On February 23, 2011, in Gillard v. AIG Insurance Company, the Pennsylvania Supreme Court clarified a century of ambiguous and inconsistent case law and expressly recognized that communications from an attorney to a client—not just communications from a client to an attorney—are privileged under Pennsylvania law. In doing so, the Supreme Court brought Pennsylvania into accord with other American jurisdictions, reduced the possibility of inconsistent results between cases in different courts, and has given both attorneys and clients greater confidence that all communications among them will be privileged.

Prior to Gillard, whether communications from an attorney to a client were privileged was unsettled in Pennsylvania. In 1887, Pennsylvania enacted a statute, section 5928 of the Judicial Code, 42 Pa.C.S. § 5928, that stated: "In a civil matter counsel shall not be competent or permitted to testify to confidential communications made to him by his client, nor shall the client be compelled to disclose the same, unless in either case this privilege is waived upon the trial by the client." Many decisions since the enactment of section 5928 interpreted it as the exclusive codification of the attorney-client privilege in the Commonwealth. Because by its terms section 5928 only protected communications from a client to his lawyer, courts often concluded that as a matter of statutory interpretation—either because of the express language of the statute itself or what that language revealed about legislative intent—the privilege did not extend to communications back from an attorney to a client (the so-called "two-way privilege"). Courts reached this conclusion despite the fact that at common law the privilege had protected both types of communications, and that nowhere did section 5928 purport to be the exclusive statement of the attorney-client privilege in the Commonwealth.

But the treatment of the privilege was not consistent. The Supreme Court, just 13 years after section 5928 was enacted, in National Bank of West Grove v. Earle, recognized the two-way privilege instead. And numerous later decisions—particularly from the federal courts in Pennsylvania—assumed, sometimes without argument, that a two-way privilege existed. Many lawyers in fact never even recognized this could be an issue. Nevertheless, other decisions clung to the explicit text of section 5928 and recognized the privilege as extending only to communications made by a client to an attorney.

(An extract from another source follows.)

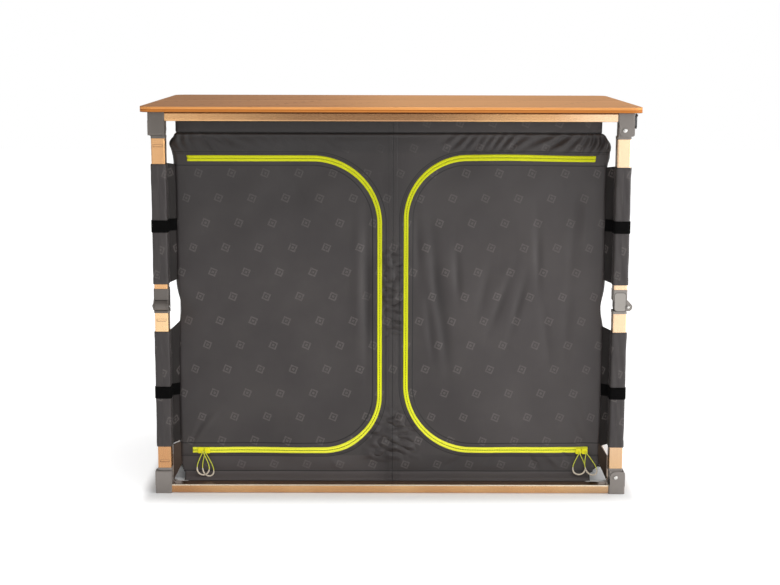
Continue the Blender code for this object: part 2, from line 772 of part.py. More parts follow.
def cabinet_mesh():
    half_w = cabinet_half
    half_d = -front_y
    neck_w = neck_half
    neck_d = half_d - NECK_SET
    levels = [(board_low - 2 * GAP, 1.0, 0.0), (shoulder_top, 1.0, 0.0)]
    for share in (0.14, 0.34, 0.62, 1.0):
        out = math.sin(share * math.pi / 2)
        levels.append((shoulder_top - SHOULDER_H * share, 1.0 - out, 0.0))
    top = shoulder_top - SHOULDER_H
    for i in range(1, 8):
        share = i / 8
        z = top + (cabinet_low - top) * share
        levels.append((z, 0.0, 0.0030 * math.sin(math.pi * share)))
    levels.append((cabinet_low, 0.0, 0.0))
    rings = []
    for z, neck, swell in levels:
        rings.append(
            plan_ring(
                half_w + (neck_w - half_w) * neck,
                half_d + (neck_d - half_d) * neck,
                CABINET_ROUND,
                z,
                swell,
            )
        )
    count = len(rings[0])
    points = [p for ring in rings for p in ring]
    faces = []
    for level in range(len(rings) - 1):
        for i in range(count):
            j = (i + 1) % count
            a = level * count
            b = a + count
            faces.append((a + i, b + i, b + j, a + j))
    mesh = bpy.data.meshes.new("cabinet")
    mesh.from_pydata(points, [], faces)
    obj = helper("cabinet_shell", mesh)
    wall = obj.modifiers.new("cloth", "SOLIDIFY")
    wall.thickness = CLOTH
    wall.offset = -1.0
    wall.use_even_offset = True
    shell = tidy(baked(obj))
    bpy.data.objects.remove(obj, do_unlink=True)

    front = front_y
    openings = [
        slab([door_ring(side, GAP / 2)], front - 0.01, front + 0.03, "y") for side in (-1, 1)
    ]
    notches = []
    for side in (-1, 1):
        edge = side * half_w
        notch = [
            (edge + side * 0.01, cabinet_low - 0.01),
            (edge + side * 0.01, cabinet_low + CUT_H * (1 + 0.01 / CUT_W)),
            (edge - side * CUT_W, cabinet_low),
            (edge - side * CUT_W, cabinet_low - 0.01),
        ]
        if side > 0:
            notch = notch[::-1]
        notches.append(slab([notch], front - 0.01, front + CABINET_ROUND, "y"))
    mesh = cut(shell, *openings, *notches)

    extras = []
    for side in (-1, 1):
        extras.append(
            zip_band(side, GAP / 2, ZIP_HALF, front - ZIP_T, front + CLOTH / 2)
        )
        x = side * slider_out
        extras.append(
            box(
                x - SLIDER_W / 2, x + SLIDER_W / 2,
                front - ZIP_T - SLIDER_T, front + CLOTH / 2,
                DOOR_LOW - SLIDER_H, DOOR_LOW - GAP / 2,
            )
        )
        extras.append(
            rod((x, peg_z), PULL_PEG_R, front - ZIP_T - SLIDER_T - peg_reach, front, "y", 8)
        )
    mesh = union(mesh, *extras)

    # Webs that tie the cabinet's corners to the sleeves on the legs
    reach = CABINET_ROUND * (1 - math.sqrt(0.5))
    webs = []
    for sx in (-1, 1):
        for sy in (-1, 1):
            start = Vector((sx * (half_w - reach - 0.0012), sy * (half_d - reach - 0.0012)))
            end = Vector((sx * (leg_x - wrap_half - 0.0006), sy * (leg_y - wrap_half - 0.0006)))
            along = (end - start).normalized()
            aside = Vector((-along.y, along.x)) * CLOTH / 2
            ring = [tuple(p) for p in (start + aside, start - aside, end - aside, end + aside)]
            ring = hull(ring)
            webs.append(slab([ring], wrap_mid_high, wrap_top))
            webs.append(slab([ring], wrap_low, wrap_mid_low))
    mesh = union(mesh, *webs)

    # Ledges sewn inside for the shelves, along both sides and the back
    ledges = []
    inside = half_w - CLOTH / 2
    for z in (shelf_low, shelf_high):
        high = z - SHELF_T / 2 - GAP
        for side in (-1, 1):
            ends = sorted((side * (inside - LEDGE_W), side * inside))
            ledges.append(
                box(
                    ends[0], ends[1],
                    -half_d + CABINET_ROUND * 1.4, half_d - CABINET_ROUND * 1.4,
                    high - CLOTH, high,
                )
            )
    return union(mesh, *ledges)


cabinet = piece("cabinet", cabinet_mesh(), cloth, top_frame)


# Doors: cloth panels on their outer edges, each with its own band of the zip
for side, label in ((-1, "left"), (1, "right")):
    leaf = slab([door_ring(side, -GAP / 2)], front_y, front_y + CLOTH, "y")
    trim = box(
        *sorted((side * (door_out - GAP / 2), side * (door_out + 0.05))),
        front_y - 0.01, front_y + 0.01, DOOR_LOW - 0.1, door_top + 0.1,
    )
    band = zip_band(side, -ZIP_HALF, -GAP / 2, front_y - ZIP_T, front_y + CLOTH / 2)
    hinge = pivot("pivot_door_" + label, (side * door_out, front_y, DOOR_LOW), top_frame)
    piece("door_" + label, union(cut(leaf, trim), band), cloth, hinge)


# Floor board on the bottom brackets' gussets, and two shelves on the ledges
def board_plate(half_x, half_y, low):
    return slab(
        [rounded_box(-half_x, half_x, -half_y, half_y, SHELF_ROUND)], low, low + SHELF_T
    )


floor_y = leg_y - rail_mid - RAIL_D / 2 - GAP - 0.001
notch_x = leg_x - block_in - GAP
notch_y = leg_y - block_in - GAP
floor_plate = board_plate(
    leg_x - rail_mid - RAIL_D / 2 - GAP - 0.001, floor_y, rail_low_z - SHELF_T
)
notches = []
for sx in (-1, 1):
    for sy in (-1, 1):
        xs = sorted((sx * (notch_x - 0.001), sx * (notch_x + 0.05)))
        ys = sorted((sy * (notch_y - 0.001), sy * (notch_y + 0.05)))
        notches.append(box(*xs, *ys, 0.0, rail_low_z + 0.01))
piece("floor_board", cut(floor_plate, *notches), panel)

shelf_x = cabinet_half - CLOTH - SHELF_CLEAR
shelf_y = -front_y - CLOTH - SHELF_CLEAR
for label, z in (("lower", shelf_low), ("upper", shelf_high)):
    carrier = pivot("slide_shelf_" + label, (0.0, 0.0, z))
    piece(
        "shelf_" + label,
        board_plate(shelf_x, shelf_y, z - SHELF_T / 2),
        panel,
        carrier,
    )


# Zip pulls: a cord loop with a sleeve round its foot, hung from each slider
def loop_path(x, y, top_z, lean):
    """A teardrop loop of cord below a slider, in a plane along the front."""
    path = []
    count = 20
    for i in range(count):
        t = i / count
        drop = (1 - math.cos(2 * math.pi * t)) / 2
        wide = math.sin(2 * math.pi * t) * math.sin(math.pi * drop * 0.5 + 0.25)
        path.append((x + lean * drop + wide * LOOP_W / 2, y, top_z - LOOP_DROP * drop))
    return path


for side, label in ((-1, "left"), (1, "right")):
    x = side * (slider_out - SLIDER_PITCH)
    path = loop_path(x, pull_near_y, pull_top - SLIDER_H / 2, -side * 0.003)
    cord = wire(path, CORD_R, closed=True)
    grip = wire(path[7:14], GRIP_R)
    slider = box(
        x - SLIDER_W / 2, x + SLIDER_W / 2,
        front_y - ZIP_T - GAP - SLIDER_T, front_y - ZIP_T - GAP,
        DOOR_LOW - SLIDER_H, DOOR_LOW + SLIDER_H * 0.6,
    )
    carrier = pivot("slide_zip_" + label, (x, front_y, DOOR_LOW))
    piece("zip_slider_" + label, union(cord, grip, slider), lime, carrier)

    x = side * slider_out
    top = Vector((x, pull_far_y, peg_z))
    path = loop_path(x, pull_far_y, pull_top, side * 0.003)
    cord = wire(path, CORD_R, closed=True)
    grip = wire(path[7:14], GRIP_R)
    carrier = pivot("swing_pull_" + label, tuple(top))
    piece("zip_pull_" + label, union(cord, grip), lime, carrier)

# Ring that hangs from its peg, a flattened loop of wire with a bar across
ring_x = leg_x + ring_out
ring_y = -leg_y + ring_back
ring_z = pivot_high + ring_up
radius = RING_W / 2
high = ring_z + RING_PEG_R + GAP / 2 + RING_WIRE
centre_high = high - radius
centre_low = high - RING_H + radius
oval = [(ring_x, ring_y + u, v) for u, v in arc(0.0, centre_high, radius, 0, 180, 8)]
oval += [(ring_x, ring_y + u, v) for u, v in arc(0.0, centre_low, radius, 180, 360, 8)]
bar_z = (centre_high + centre_low) / 2
bar = wire(
    [(ring_x, ring_y - radius, bar_z), (ring_x, ring_y + radius, bar_z)], RING_WIRE * 0.9
)
swing = pivot("swing_ring", (ring_x, ring_y, ring_z), top_frame)
piece("hanging_ring", union(wire(oval, RING_WIRE, closed=True), bar), black, swing)
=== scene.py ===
# %% [markdown]
# A folding camp cupboard: a bamboo board on a square aluminium frame, with a dark cloth cabinet
# hung inside it. The frame, boards and moulded pieces come packed from the model and only get
# finishes here. Everything sewn is made here as curved surfaces: cabinet, doors, zips, sleeves.

import math

import bmesh
import bpy
import numpy as np
from mathutils import Matrix, Vector


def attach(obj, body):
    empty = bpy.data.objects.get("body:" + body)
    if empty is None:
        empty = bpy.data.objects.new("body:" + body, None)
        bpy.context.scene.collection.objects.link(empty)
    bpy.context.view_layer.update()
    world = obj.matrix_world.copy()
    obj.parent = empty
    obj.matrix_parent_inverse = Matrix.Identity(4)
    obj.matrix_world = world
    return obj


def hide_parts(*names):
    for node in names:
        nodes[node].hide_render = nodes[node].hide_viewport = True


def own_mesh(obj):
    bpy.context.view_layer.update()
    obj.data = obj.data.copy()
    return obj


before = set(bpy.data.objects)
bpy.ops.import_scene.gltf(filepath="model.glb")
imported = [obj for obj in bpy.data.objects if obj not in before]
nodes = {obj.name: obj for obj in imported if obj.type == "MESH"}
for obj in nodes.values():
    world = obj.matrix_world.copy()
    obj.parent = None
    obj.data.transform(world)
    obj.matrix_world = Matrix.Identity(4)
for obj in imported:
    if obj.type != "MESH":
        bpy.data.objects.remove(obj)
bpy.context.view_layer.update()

# %% [markdown]
# The camera stands a little above the board, 3.4 m in front of its middle, with a long lens.
# Its place and angles were solved from the straight edges of the frame. A camera looks along
# its own -Z, so the three columns of its matrix are right, up and backwards.

# %% Camera
PICTURE_W, FOCAL_PX, SENSOR_MM = 780, 1561.47, 36.0
EYE = (-0.0074, -3.4021, 0.9530)
PITCH, YAW, ROLL = (math.radians(a) for a in (9.5819, 0.10706, -0.15333))


def camera_matrix():
    """Forward is yaw, then pitch down; right and up are then turned about it by the roll."""
    forward = Vector(
        (math.sin(YAW) * math.cos(PITCH), math.cos(YAW) * math.cos(PITCH), -math.sin(PITCH))
    )
    right = forward.cross(Vector((0, 0, 1))).normalized()
    up = right.cross(forward)
    turned = math.cos(ROLL) * right - math.sin(ROLL) * up
    upright = math.sin(ROLL) * right + math.cos(ROLL) * up
    turn = Matrix((turned, upright, -forward)).transposed().to_4x4()
    return Matrix.Translation(EYE) @ turn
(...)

Finally, in Gillard, the Supreme Court clarified the scope of the privilege. In Gillard, the plaintiff sought production of documents created by an insurer's lawyers from the law firm's file. The Court of Common Pleas refused to recognize that the privilege extended to communications made by (or intended to be made by) an attorney to the client, relying on section 5928. On appeal the Superior Court affirmed, noting that the privilege is "strictly limited" to communications made by client to counsel, unless communications made back to the client reveal confidential communications previously made by the client to the attorney for the purpose of obtaining legal advice.

By a 5-2 vote, the Supreme Court reversed and clarified the law of privilege in the Commonwealth. The Court recognized that two competing interests were at stake in the battle over the scope of the privilege: the need to encourage trust and candid communication between lawyers and their clients, and the need to make material evidence accessible in civil actions to further the truth-finding process.

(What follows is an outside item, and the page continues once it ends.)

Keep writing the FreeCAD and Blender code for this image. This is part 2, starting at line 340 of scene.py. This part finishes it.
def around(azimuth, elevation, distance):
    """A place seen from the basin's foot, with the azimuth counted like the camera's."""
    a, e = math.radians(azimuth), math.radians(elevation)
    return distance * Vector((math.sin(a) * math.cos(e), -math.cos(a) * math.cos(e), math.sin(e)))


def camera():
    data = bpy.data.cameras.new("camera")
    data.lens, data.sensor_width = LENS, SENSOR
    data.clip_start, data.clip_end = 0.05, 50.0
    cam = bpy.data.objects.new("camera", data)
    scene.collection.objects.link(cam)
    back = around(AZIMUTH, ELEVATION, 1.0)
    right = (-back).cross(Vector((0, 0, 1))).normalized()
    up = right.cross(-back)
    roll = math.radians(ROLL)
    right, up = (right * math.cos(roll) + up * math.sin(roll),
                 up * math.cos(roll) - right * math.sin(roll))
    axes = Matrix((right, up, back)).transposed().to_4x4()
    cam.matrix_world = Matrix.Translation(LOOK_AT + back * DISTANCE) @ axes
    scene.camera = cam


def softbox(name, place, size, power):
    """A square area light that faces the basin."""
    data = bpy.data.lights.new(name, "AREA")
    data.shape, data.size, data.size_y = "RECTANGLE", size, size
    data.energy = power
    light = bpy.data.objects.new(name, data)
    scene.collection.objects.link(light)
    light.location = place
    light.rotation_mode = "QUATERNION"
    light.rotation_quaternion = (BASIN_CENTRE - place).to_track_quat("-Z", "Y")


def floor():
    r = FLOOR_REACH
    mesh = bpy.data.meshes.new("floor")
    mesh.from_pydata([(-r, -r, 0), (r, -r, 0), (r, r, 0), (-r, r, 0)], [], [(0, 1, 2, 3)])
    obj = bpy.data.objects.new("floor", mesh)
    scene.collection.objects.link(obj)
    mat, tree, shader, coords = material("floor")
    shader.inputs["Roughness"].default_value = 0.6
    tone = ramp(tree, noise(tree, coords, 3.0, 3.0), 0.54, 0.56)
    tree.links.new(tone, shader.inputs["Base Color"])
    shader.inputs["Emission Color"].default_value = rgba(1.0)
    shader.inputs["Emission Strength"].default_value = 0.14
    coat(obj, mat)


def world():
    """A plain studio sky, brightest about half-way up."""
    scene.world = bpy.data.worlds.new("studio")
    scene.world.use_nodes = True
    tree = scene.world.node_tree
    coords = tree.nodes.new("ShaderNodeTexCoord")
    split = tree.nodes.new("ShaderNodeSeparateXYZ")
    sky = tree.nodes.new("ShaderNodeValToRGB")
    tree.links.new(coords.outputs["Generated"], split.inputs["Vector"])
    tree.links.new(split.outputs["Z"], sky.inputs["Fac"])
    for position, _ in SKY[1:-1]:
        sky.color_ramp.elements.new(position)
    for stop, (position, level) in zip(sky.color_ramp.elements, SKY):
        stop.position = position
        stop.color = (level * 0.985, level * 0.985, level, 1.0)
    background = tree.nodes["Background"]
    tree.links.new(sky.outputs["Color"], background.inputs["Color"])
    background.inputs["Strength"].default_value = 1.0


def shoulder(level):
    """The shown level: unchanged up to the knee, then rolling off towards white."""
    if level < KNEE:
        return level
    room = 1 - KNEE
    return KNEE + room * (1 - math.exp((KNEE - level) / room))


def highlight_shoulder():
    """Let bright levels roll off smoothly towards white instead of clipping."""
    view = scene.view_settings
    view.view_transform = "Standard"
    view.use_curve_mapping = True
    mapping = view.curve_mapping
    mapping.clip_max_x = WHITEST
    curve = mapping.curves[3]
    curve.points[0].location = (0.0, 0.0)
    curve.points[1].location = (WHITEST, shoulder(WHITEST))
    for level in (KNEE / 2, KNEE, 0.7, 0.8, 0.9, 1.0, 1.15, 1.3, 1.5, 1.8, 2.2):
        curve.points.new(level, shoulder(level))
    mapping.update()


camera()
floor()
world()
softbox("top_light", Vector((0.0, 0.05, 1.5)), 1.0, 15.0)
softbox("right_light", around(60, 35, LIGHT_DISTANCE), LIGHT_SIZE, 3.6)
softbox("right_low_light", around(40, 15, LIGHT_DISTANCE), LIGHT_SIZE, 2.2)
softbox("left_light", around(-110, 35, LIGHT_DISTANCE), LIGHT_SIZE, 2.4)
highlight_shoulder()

In balancing these interests, the Supreme Court held that "the attorney-client privilege operates in a two-way fashion to protect confidential client-to-attorney or attorney-to-client communications made for the purpose of obtaining or providing professional legal advice." The majority based its decision on, among other factors: (i) the broader nature of the privilege at common law; (ii) the belief that the General Assembly did not intend to limit the attorney-client privilege by enacting section 5928; and (iii) the practical issue that client communications and attorney advice are often inextricably intertwined, and uncertainty surrounding the privilege has led lawyers in the Commonwealth to resort to unnecessary and inefficient actions to preserve the privilege of advice communicated to a client, such as by incorporating recitation of facts conveyed by a client into written communications made back to a client. Parsing through attorney communications to determine what parts are, and are not, privileged requires a "surgical separation" that the Supreme Court thought unnecessary.

Gillard brings Pennsylvania law into accord with the current state of American law, which generally recognizes a broad "derivative" privilege attaching to all communications between attorney and client. It will benefit the legal profession because it clarifies the status of attorney-client communications. It will lower litigation costs because many discovery battles will be eliminated, or streamlined. And Gillard may increase the candor and detail of advice attorneys give to clients, now that there is much less doubt that advice will be protected.